**Written request**
Using the material below, print the line that contains "for name, make", the line that contains "bpy.data.objects.remove(obj)", and every line in between, exactly and nothing else.

**Recorded information**
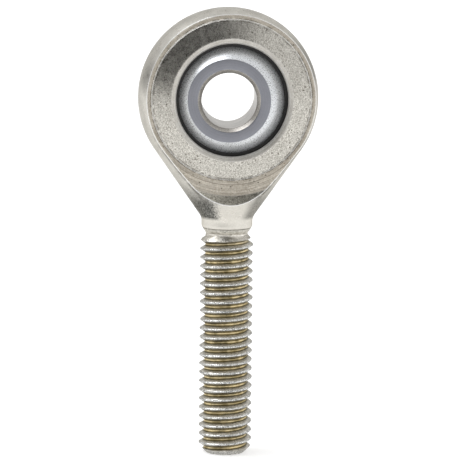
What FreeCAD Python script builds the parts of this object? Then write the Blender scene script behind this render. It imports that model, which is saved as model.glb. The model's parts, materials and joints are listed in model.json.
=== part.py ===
import FreeCAD, Part
import math
import os

# Rod end with a male shank and a swivelling ball, size 3: a 3/16 in class joint
# on a No. 10-32 UNF right-hand thread.
#
# Frame: the origin is the centre of the ball. The eye's flats face -Y and +Y,
# the shank points down along -Z, and +X is to the right. Millimetres.

INCH = 25.4

# Ball
BALL_D = 0.422 * INCH           # sphere
BALL_WIDTH_RATIO = 0.312 / 0.422    # across the two flat faces, over the sphere's diameter
BORE_D = 0.190 * INCH
BORE_CHAMFER = 0.34
BALL_EDGE_BREAK = 0.05          # bevel where a flat face meets the sphere
BALL_REST_TURN = -5.0           # degrees about Z, how far the ball is swivelled at rest

# Liner: a thin self-lubricating layer bonded inside the outer race
LINER_CLEARANCE = 0.03          # radial, between the ball and the liner
LINER_THICKNESS = 0.30
LINER_INSET = 0.028             # each end of the liner, inside the flats

# Outer race: swaged round the ball, seated in the eye and staked on both sides
RACE_WALL = 0.661               # thinnest wall, outside the liner's equator
RACE_COLLAR_SPREAD = 0.65       # the staked collar spreads this far over the eye's bore
RACE_SEAT_ANGLE = 45.0          # degrees, bevel of the bore that the collar spreads into
RACE_LIP_STEP = 0.05            # the rim of the opening, outside the mouth of the seat
RACE_LIP_HEIGHT = 0.60          # above the flats
RACE_BAND_WIDTH = 0.30          # from the rim of the opening to the highest circle
RACE_CREST_HEIGHT = 0.70        # of that circle, above the flats

# Body: one piece of steel, turned about Z, with two flats milled on the eye
EYE_WALL = 1.5875               # between the race and the spherical eye, all round
FLATS_WIDTH = 7 / 32 * INCH     # across the two milled flats
CENTRE_TO_END = 1.250 * INCH    # from the centre of the ball to the end of the shank
CONE_HALF_ANGLE = 35.0          # degrees, the cone that is tangent to the eye
CONE_END_RATIO = 1.043          # where the cone meets the neck's fillet, over the thread
NECK_RATIO = 0.954              # the neck, the blank the thread is rolled on, over the thread
NECK_FILLET_H = 0.62            # height of the fillet from the cone to the neck
NECK_FILLET_SHARE = 0.30        # of that step's width, still left halfway down the fillet
NECK_LENGTH = 0.50              # straight part of the neck
NECK_CHAMFER = 0.55             # height of the chamfer under the neck
RELIEF_LENGTH = 0.15            # thread relief above the first turn
RELIEF_UNDERCUT = 0.02          # the relief's depth below the roots of the thread
FACING_OVERHANG = 0.5125        # the facing cutter's path, outside the eye, ends in a ramp
RAMP_ANGLE = 30.0               # degrees, of that ramp

# Thread: No. 10-32 UNF, right-hand
THREAD_D = 0.1865 * INCH        # major diameter, middle of class 2A
PITCH = INCH / 32
THREAD_DEPTH_RATIO = 0.6134     # depth of an external thread over its pitch
CREST_FLAT_RATIO = 0.125        # flat on the crest over the pitch
FLANK_ANGLE = 30.0              # degrees
THREAD_START_CHAMFER = 40.0     # degrees from the axis, at the relief
END_CHAMFER = 0.66              # radial size of the chamfer at the end of the shank
THREAD_START_Z = -13.42         # centre of the groove on the +X side, one turn of it
GROOVE_OVERSHOOT = 0.05         # the groove's cutter stands out of the crests by this much
GROOVE_TOP_GAP = 0.1            # the cutter's last turn stops this far below the relief's top

ORIGIN = FreeCAD.Vector(0, 0, 0)
Y_AXIS = FreeCAD.Vector(0, 1, 0)
Z_AXIS = FreeCAD.Vector(0, 0, 1)

ball_r = BALL_D / 2
ball_y = ball_r * BALL_WIDTH_RATIO
flat_y = FLATS_WIDTH / 2
liner_inner_r = ball_r + LINER_CLEARANCE
liner_outer_r = liner_inner_r + LINER_THICKNESS
liner_y = flat_y - LINER_INSET
race_r = liner_outer_r + RACE_WALL
race_collar_r = race_r + RACE_COLLAR_SPREAD
race_bevel = RACE_COLLAR_SPREAD / math.tan(math.radians(RACE_SEAT_ANGLE))
head_r = race_r + EYE_WALL
thread_r = THREAD_D / 2
thread_depth = THREAD_DEPTH_RATIO * PITCH
root_r = thread_r - thread_depth
relief_r = root_r - RELIEF_UNDERCUT
neck_r = thread_r * NECK_RATIO
cone_end_r = thread_r * CONE_END_RATIO


def about_z(r, z):
    """A point of a profile that is turned about Z."""
    return FreeCAD.Vector(r, 0, z)


def about_y(r, y):
    """A point of a profile that is turned about Y."""
    return FreeCAD.Vector(r, y, 0)


def line(a, b):
    return Part.LineSegment(a, b).toShape()


def arc(a, middle, b):
    return Part.Arc(a, middle, b).toShape()


def turned(edges, axis):
    """The solid that a closed profile sweeps in one full turn about an axis."""
    solid = Part.Face(Part.Wire(edges)).revolve(ORIGIN, axis, 360)
    if solid.Volume < 0:
        solid.reverse()
    return solid


def polygon(points):
    """The edges of a closed outline with straight sides."""
    return [line(a, b) for a, b in zip(points, points[1:] + points[:1])]


def eye_blank():
    """Eye, cone and neck as turned, and the height of the relief's top."""
    cone = math.radians(CONE_HALF_ANGLE)
    tangent_r = head_r * math.cos(cone)
    tangent_z = -head_r * math.sin(cone)
    cone_end_z = tangent_z - (tangent_r - cone_end_r) / math.tan(cone)
    neck_top_z = cone_end_z - NECK_FILLET_H
    neck_low_z = neck_top_z - NECK_LENGTH
    relief_top_z = neck_low_z - NECK_CHAMFER
    fillet_r = neck_r + NECK_FILLET_SHARE * (cone_end_r - neck_r)
    fillet_middle = about_z(fillet_r, (cone_end_z + neck_top_z) / 2)
    middle = math.radians((90 - CONE_HALF_ANGLE) / 2)
    sphere_middle = about_z(head_r * math.cos(middle), head_r * math.sin(middle))
    edges = [
        arc(about_z(0, head_r), sphere_middle, about_z(tangent_r, tangent_z)),
        line(about_z(tangent_r, tangent_z), about_z(cone_end_r, cone_end_z)),
        arc(about_z(cone_end_r, cone_end_z), fillet_middle, about_z(neck_r, neck_top_z)),
    ]
    corners = [
        about_z(neck_r, neck_top_z),
        about_z(neck_r, neck_low_z),
        about_z(relief_r, relief_top_z),
        about_z(0, relief_top_z),
        about_z(0, head_r),
    ]
    edges += [line(a, b) for a, b in zip(corners, corners[1:])]
    return turned(edges, Z_AXIS), relief_top_z


def shank_blank(top_z):
    """The shank from its relief to its end, before the thread."""
    relief_low_z = top_z - RELIEF_LENGTH
    start = (thread_r - relief_r) / math.tan(math.radians(THREAD_START_CHAMFER))
    end_z = -CENTRE_TO_END
    return turned(polygon([
        about_z(0, top_z),
        about_z(relief_r, top_z),
        about_z(relief_r, relief_low_z),
        about_z(thread_r, relief_low_z - start),
        about_z(thread_r, end_z + END_CHAMFER),
        about_z(thread_r - END_CHAMFER, end_z),
        about_z(0, end_z),
    ]), Z_AXIS)


def thread_groove(top_z):
    """The V that winds up the shank, from below its end into the relief."""
    flank = math.tan(math.radians(FLANK_ANGLE))
    mouth_r = thread_r + GROOVE_OVERSHOOT
    crest_half = PITCH * (1 - CREST_FLAT_RATIO) / 2
    root_half = crest_half - thread_depth * flank
    mouth_half = crest_half + GROOVE_OVERSHOOT * flank
    below_end = THREAD_START_Z + CENTRE_TO_END + PITCH
    low_z = THREAD_START_Z - PITCH * math.ceil(below_end / PITCH)
    turns = math.floor((top_z - GROOVE_TOP_GAP - low_z) / PITCH)
    # one edge for each turn, because a groove swept along one long edge doesn't cut cleanly
    spine = []
    for turn in range(turns):
        edge = Part.makeHelix(PITCH, PITCH, thread_r).Edges[0]
        edge.translate(FreeCAD.Vector(0, 0, low_z + turn * PITCH))
        spine.append(edge)
    profile = Part.Wire(polygon([
        about_z(root_r, low_z - root_half),
        about_z(mouth_r, low_z - mouth_half),
        about_z(mouth_r, low_z + mouth_half),
        about_z(root_r, low_z + root_half),
    ]))
    return Part.Wire(spine).makePipeShell([profile], True, True)


def facing_cut(side):
    """What the facing cutter takes off one side of the eye: a flat, and a ramp at its rim."""
    facing_r = head_r + FACING_OVERHANG
    depth = 2 * head_r
    ramp_r = facing_r + depth / math.tan(math.radians(RAMP_ANGLE))
    return turned(polygon([
        about_y(0, side * flat_y),
        about_y(facing_r, side * flat_y),
        about_y(ramp_r, side * (flat_y + depth)),
        about_y(0, side * (flat_y + depth)),
    ]), Y_AXIS)


def race_seat():
    """The bore of the eye, bevelled at both mouths for the staked collars."""
    out_y = head_r
    return turned(polygon([
        about_y(0, -out_y),
        about_y(race_collar_r, -out_y),
        about_y(race_collar_r, -flat_y),
        about_y(race_r, -flat_y + race_bevel),
        about_y(race_r, flat_y - race_bevel),
        about_y(race_collar_r, flat_y),
        about_y(race_collar_r, out_y),
        about_y(0, out_y),
    ]), Y_AXIS)


def rod_end_body():
    """The eye and its threaded shank, in one piece."""
    eye, relief_top_z = eye_blank()
    for side in (-1, 1):
        eye = eye.cut(facing_cut(side))
    eye = eye.cut(race_seat())
    return eye.fuse(shank_blank(relief_top_z)).cut(thread_groove(relief_top_z))


def outer_race():
    """The race, with its raised ring on each side of the eye and its spherical seat."""
    crest_y = flat_y + RACE_CREST_HEIGHT
    lip_y = flat_y + RACE_LIP_HEIGHT
    seat_r = math.sqrt(liner_outer_r ** 2 - liner_y ** 2)
    lip_r = seat_r + RACE_LIP_STEP
    crest_r = lip_r + RACE_BAND_WIDTH
    corners = [
        about_y(seat_r, liner_y),
        about_y(lip_r, lip_y),
        about_y(crest_r, crest_y),
        about_y(race_collar_r, flat_y),
        about_y(race_r, flat_y - race_bevel),
        about_y(race_r, -flat_y + race_bevel),
        about_y(race_collar_r, -flat_y),
        about_y(crest_r, -crest_y),
        about_y(lip_r, -lip_y),
        about_y(seat_r, -liner_y),
    ]
    edges = [line(a, b) for a, b in zip(corners, corners[1:])]
    edges.append(arc(corners[-1], about_y(liner_outer_r, 0), corners[0]))
    return turned(edges, Y_AXIS)


def liner():
    """The bonded liner, a spherical shell cut off square at both ends."""
    inner_r = math.sqrt(liner_inner_r ** 2 - liner_y ** 2)
    outer_r = math.sqrt(liner_outer_r ** 2 - liner_y ** 2)
    low_in, high_in = about_y(inner_r, -liner_y), about_y(inner_r, liner_y)
    low_out, high_out = about_y(outer_r, -liner_y), about_y(outer_r, liner_y)
    return turned([
        arc(low_in, about_y(liner_inner_r, 0), high_in),
        line(high_in, high_out),
        arc(high_out, about_y(liner_outer_r, 0), low_out),
        line(low_out, low_in),
    ], Y_AXIS)


def ball():
    """The ball, flat on both sides, with a bevelled bore, swivelled a little in its seat."""
    bore_r = BORE_D / 2
    edge_r = math.sqrt(ball_r ** 2 - (ball_y - BALL_EDGE_BREAK) ** 2)
    face_r = edge_r - BALL_EDGE_BREAK
    corners = [
        about_y(edge_r, ball_y - BALL_EDGE_BREAK),
        about_y(face_r, ball_y),
        about_y(bore_r + BORE_CHAMFER, ball_y),
        about_y(bore_r, ball_y - BORE_CHAMFER),
        about_y(bore_r, -ball_y + BORE_CHAMFER),
        about_y(bore_r + BORE_CHAMFER, -ball_y),
        about_y(face_r, -ball_y),
        about_y(edge_r, -ball_y + BALL_EDGE_BREAK),
    ]
    edges = [line(a, b) for a, b in zip(corners, corners[1:])]
    edges.append(arc(corners[-1], about_y(ball_r, 0), corners[0]))
    return turned(edges, Y_AXIS).rotated(ORIGIN, Z_AXIS, BALL_REST_TURN)


NODES = {
    "rod_end_body": rod_end_body,
    "outer_race": outer_race,
    "liner": liner,
    "ball": ball,
}

os.makedirs("parts", exist_ok=True)
for name, make in NODES.items():
    shape = make()
    assert shape.isValid() and len(shape.Solids) == 1, name
    shape.Solids[0].exportStep(f"parts/{name}.step")
    print(name, round(shape.Volume, 3), "mm3", len(shape.Faces), "faces")
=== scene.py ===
import json
import math

import bmesh
import bpy
import numpy as np
from mathutils import Matrix, Vector


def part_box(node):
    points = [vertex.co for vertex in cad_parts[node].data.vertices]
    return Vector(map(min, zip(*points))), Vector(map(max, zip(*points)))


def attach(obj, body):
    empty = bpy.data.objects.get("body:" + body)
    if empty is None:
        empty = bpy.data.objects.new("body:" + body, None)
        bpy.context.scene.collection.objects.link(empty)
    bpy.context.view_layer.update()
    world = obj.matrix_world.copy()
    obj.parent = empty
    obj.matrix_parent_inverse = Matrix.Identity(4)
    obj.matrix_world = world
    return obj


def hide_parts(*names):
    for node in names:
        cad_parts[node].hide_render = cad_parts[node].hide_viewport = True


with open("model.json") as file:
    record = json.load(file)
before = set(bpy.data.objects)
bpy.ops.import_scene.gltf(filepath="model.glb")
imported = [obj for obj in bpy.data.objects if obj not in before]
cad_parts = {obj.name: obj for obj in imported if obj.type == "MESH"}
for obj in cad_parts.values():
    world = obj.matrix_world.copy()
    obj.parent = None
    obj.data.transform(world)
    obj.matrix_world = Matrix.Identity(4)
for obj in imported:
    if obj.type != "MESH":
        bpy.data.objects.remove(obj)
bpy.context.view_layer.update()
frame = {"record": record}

MM = 0.001

# ---------------------------------------------------------------- sizes, in millimetres
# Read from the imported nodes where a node's box gives the size.
body_lo, body_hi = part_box("rod_end_body")
race_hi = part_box("outer_race")[1]
liner_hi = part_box("liner")[1]
ball_lo, ball_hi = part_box("ball")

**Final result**
for name, make in NODES.items():
    shape = make()
    assert shape.isValid() and len(shape.Solids) == 1, name
    shape.Solids[0].exportStep(f"parts/{name}.step")
    print(name, round(shape.Volume, 3), "mm3", len(shape.Faces), "faces")
=== scene.py ===
import json
import math

import bmesh
import bpy
import numpy as np
from mathutils import Matrix, Vector


def part_box(node):
    points = [vertex.co for vertex in cad_parts[node].data.vertices]
    return Vector(map(min, zip(*points))), Vector(map(max, zip(*points)))


def attach(obj, body):
    empty = bpy.data.objects.get("body:" + body)
    if empty is None:
        empty = bpy.data.objects.new("body:" + body, None)
        bpy.context.scene.collection.objects.link(empty)
    bpy.context.view_layer.update()
    world = obj.matrix_world.copy()
    obj.parent = empty
    obj.matrix_parent_inverse = Matrix.Identity(4)
    obj.matrix_world = world
    return obj


def hide_parts(*names):
    for node in names:
        cad_parts[node].hide_render = cad_parts[node].hide_viewport = True


with open("model.json") as file:
    record = json.load(file)
before = set(bpy.data.objects)
bpy.ops.import_scene.gltf(filepath="model.glb")
imported = [obj for obj in bpy.data.objects if obj not in before]
cad_parts = {obj.name: obj for obj in imported if obj.type == "MESH"}
for obj in cad_parts.values():
    world = obj.matrix_world.copy()
    obj.parent = None
    obj.data.transform(world)
    obj.matrix_world = Matrix.Identity(4)
for obj in imported:
    if obj.type != "MESH":
        bpy.data.objects.remove(obj)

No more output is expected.